Beginning in the third century in Egypt, the Desert Fathers were kind of the original spiritual punk rockers once Christianity got too pop. They felt the Christianity of the city had gotten too watered-down, wanting to get not only out of Dodge but out of the lifestyle they had been conditioned into. Starting some of the earliest Christian monasteries out in the desert, they embraced extreme disciplines and experimentation of living and dying to Christ.
Some of their sayings and stories were collected over the years and eventually documented and passed around monasteries for generations. You can find them in full compilations like Palladius of Galatia made in the 4th century, or read them more selectively with much greater context from Thomas Merton’s book about them. According to my former professor, priest Regina Walton, the stories of the Desert Fathers are like “tabasco sauce spirituality,” black box theater, waiting for Godot-esque. They’re stripped-down vignettes with thin plots and few props, a distilled, high-concentration of Christian apophatic mysticism.
The sayings of the Desert Fathers are the closest thing Christianity has to Zen koans, little case studies and lessons designed to impart sometimes contradictory wisdom. They are also, at times, funny to the point where I once had a post drafted a while back comparing them to Johnny Knoxville’s crew—“Hello, I’m St. Anthony, and welcome to Thebes.” Like Knoxville and gang, sometimes this led to punishing the body to such extremes that one wonders if you are witnessing wisdom or insanity. But perhaps also like Knoxville and the Zen masters, these spiritual pioneers were more fundamentally seeking simplicity to see the world more clearly, and while doing so brings pain, it ultimately brings more joy. They were not anti-cultural to be misanthropic (if sometimes close), but to become more free. As Merton would say of them, “You have to have the characteristic of a clean break with a conventional, accepted social context in order to swim for one’s life into an apparently irrational void.”2
This is one reason to do Lenten practices: to make a change in the spiritual, you have to commit to a sacrifice in the concrete, practical, and experiential. But why do this to such extremes? Just to work on themselves and their enlightenment? While we naturally think of our Lenten practices as about ourselves, the stakes were greater for the Desert Fathers. As Merton would say:
The Coptic hermits who left the world as though escaping from a wreck, did not merely intend to save themselves. They knew that they were helpless to do any good for others as long as they floundered about in the wreckage. But once they got a foothold on solid ground, things were different. Then they had not only the power but even the obligation to pull the whole world to safety after them.3
And this is the reason that Christ goes into the desert: not for his sake, but for ours. So, too, should be the compass of our Lenten journey, and indeed our faith walk. Not for its own sake or ours, but to serve God by serving each other.

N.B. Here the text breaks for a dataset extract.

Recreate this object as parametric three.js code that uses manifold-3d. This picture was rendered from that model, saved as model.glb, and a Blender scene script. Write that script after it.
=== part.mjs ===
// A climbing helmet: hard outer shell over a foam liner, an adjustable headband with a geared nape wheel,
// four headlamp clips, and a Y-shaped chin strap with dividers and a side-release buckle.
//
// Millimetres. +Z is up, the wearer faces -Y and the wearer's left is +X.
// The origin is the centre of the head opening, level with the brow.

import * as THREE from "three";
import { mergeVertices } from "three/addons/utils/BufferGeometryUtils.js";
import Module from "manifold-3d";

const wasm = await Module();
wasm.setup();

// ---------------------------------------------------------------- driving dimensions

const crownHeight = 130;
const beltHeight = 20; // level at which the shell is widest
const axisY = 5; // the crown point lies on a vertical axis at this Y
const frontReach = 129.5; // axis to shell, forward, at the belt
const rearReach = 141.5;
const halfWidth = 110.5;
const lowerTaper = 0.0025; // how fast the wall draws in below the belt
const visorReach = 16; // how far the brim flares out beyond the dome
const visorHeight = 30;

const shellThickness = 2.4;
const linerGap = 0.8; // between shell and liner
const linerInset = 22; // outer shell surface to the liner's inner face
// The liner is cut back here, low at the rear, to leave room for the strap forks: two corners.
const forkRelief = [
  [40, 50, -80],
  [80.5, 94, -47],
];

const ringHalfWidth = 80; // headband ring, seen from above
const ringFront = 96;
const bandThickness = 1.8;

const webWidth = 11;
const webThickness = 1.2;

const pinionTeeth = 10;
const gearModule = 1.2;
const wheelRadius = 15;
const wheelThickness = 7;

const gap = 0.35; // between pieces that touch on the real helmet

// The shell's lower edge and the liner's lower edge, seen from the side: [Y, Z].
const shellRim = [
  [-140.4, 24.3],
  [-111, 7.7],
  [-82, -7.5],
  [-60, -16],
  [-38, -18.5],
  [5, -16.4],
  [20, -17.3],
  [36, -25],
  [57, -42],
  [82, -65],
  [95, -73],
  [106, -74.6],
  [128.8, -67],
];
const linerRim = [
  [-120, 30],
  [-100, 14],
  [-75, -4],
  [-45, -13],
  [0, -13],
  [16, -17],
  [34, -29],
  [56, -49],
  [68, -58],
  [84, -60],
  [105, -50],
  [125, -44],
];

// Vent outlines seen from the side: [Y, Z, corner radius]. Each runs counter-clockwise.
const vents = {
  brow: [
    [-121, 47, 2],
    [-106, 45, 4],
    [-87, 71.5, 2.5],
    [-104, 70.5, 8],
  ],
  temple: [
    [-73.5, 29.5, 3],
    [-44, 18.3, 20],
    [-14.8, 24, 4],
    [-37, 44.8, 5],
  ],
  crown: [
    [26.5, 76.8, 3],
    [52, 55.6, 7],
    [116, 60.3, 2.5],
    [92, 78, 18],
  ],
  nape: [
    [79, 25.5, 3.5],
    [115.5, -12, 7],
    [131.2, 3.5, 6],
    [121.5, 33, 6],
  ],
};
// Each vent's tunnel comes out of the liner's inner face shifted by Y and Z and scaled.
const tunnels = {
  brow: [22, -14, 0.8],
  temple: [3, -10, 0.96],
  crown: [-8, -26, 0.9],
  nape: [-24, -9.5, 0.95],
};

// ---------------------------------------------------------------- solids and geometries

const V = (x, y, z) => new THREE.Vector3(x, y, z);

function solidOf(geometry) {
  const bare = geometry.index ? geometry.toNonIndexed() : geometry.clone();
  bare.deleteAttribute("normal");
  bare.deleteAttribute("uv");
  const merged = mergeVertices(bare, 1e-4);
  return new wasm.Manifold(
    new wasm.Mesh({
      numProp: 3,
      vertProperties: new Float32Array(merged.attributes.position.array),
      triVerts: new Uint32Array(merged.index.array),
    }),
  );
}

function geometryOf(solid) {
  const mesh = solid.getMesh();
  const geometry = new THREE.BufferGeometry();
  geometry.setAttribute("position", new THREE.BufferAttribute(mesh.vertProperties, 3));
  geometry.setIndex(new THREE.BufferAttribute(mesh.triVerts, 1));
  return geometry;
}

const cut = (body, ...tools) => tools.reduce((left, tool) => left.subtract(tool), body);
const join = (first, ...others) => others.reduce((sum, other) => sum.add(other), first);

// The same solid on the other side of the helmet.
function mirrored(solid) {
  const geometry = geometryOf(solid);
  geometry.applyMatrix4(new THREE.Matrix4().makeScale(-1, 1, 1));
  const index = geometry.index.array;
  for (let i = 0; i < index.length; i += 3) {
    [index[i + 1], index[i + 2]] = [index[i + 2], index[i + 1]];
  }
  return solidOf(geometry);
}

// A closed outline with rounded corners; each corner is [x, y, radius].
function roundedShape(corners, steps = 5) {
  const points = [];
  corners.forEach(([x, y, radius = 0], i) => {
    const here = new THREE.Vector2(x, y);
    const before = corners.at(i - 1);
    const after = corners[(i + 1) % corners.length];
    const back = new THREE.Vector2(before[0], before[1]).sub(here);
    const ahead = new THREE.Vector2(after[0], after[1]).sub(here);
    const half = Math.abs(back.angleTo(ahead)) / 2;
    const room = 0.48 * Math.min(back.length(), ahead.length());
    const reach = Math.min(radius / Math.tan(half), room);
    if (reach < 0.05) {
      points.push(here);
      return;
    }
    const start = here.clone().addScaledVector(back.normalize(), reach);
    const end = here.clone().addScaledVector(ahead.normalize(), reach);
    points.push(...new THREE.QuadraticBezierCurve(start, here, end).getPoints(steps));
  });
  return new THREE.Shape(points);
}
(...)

So while they spent much longer than 40 days in the desert, here are just a few selections from hundreds of sayings collected by Palladius of Galatia, little nuggets passed around these monastic communities by word of mouth for years and years before being written down. I’ve selected some just for Ash Wednesday. I invite you to read them slowly, sitting for a few moments after each one, and see what comes to you.
A certain old man returned an answer against evil thoughts, and said to the brothers, “Now I beseech you, O my brothers, that we cease from the ascetic life and its labours, and that we also desist from the anxieties of evil thoughts. For what are we? A sound which comes from the fine dust, or a sound which comes from the dust of the ground. Joseph of Ramah, having asked to [be allowed to] take away the body of Jesus, removed it and swathed it with swathings of fine linen, and then laid it in a new grave. Now the pure heart is the new grave of the new man.”
Saying 453
Abba Poemen used to say that Abba Isidore used to twist into ropes a great bundle of palm leaves each night, and [on one occasion] the brothers entreated him, saying, “Rest yourself a little, for you have worked too much.” And he said unto them, “If we were to burn Isidore and to scatter his ashes to the winds, he would win happiness, for the Son of God came to the Passion because of us.”
Saying 251
An elder said: A man who keeps death before his eyes will at all times overcome his cowardice.
Saying 138
A brother asked an old man, saying, “Show me a word whereby I may live.” The old man said to him, “Work with your hands with all your power, and give alms.”
Saying 363
Amma Sarah said, “If I prayed God that all men should approve of my conduct, I should find myself a penitent at the door of each one, but I shall rather pray that my heart may be pure towards all.”
Saying 75
Abraham his disciple thereupon said to him, “Father, if there happens to be a congregation on the Sabbath, or on Sunday, and a brother drinks three cups of wine, is that too much?” The old man said to him, “If Satan did not exist three cups would not be too much to drink, but since he does exist three cups are too much.”
Saying 85
[Syncletica] said, “Just as one cannot build a ship unless one has some nails, so it is impossible to be saved without humility.”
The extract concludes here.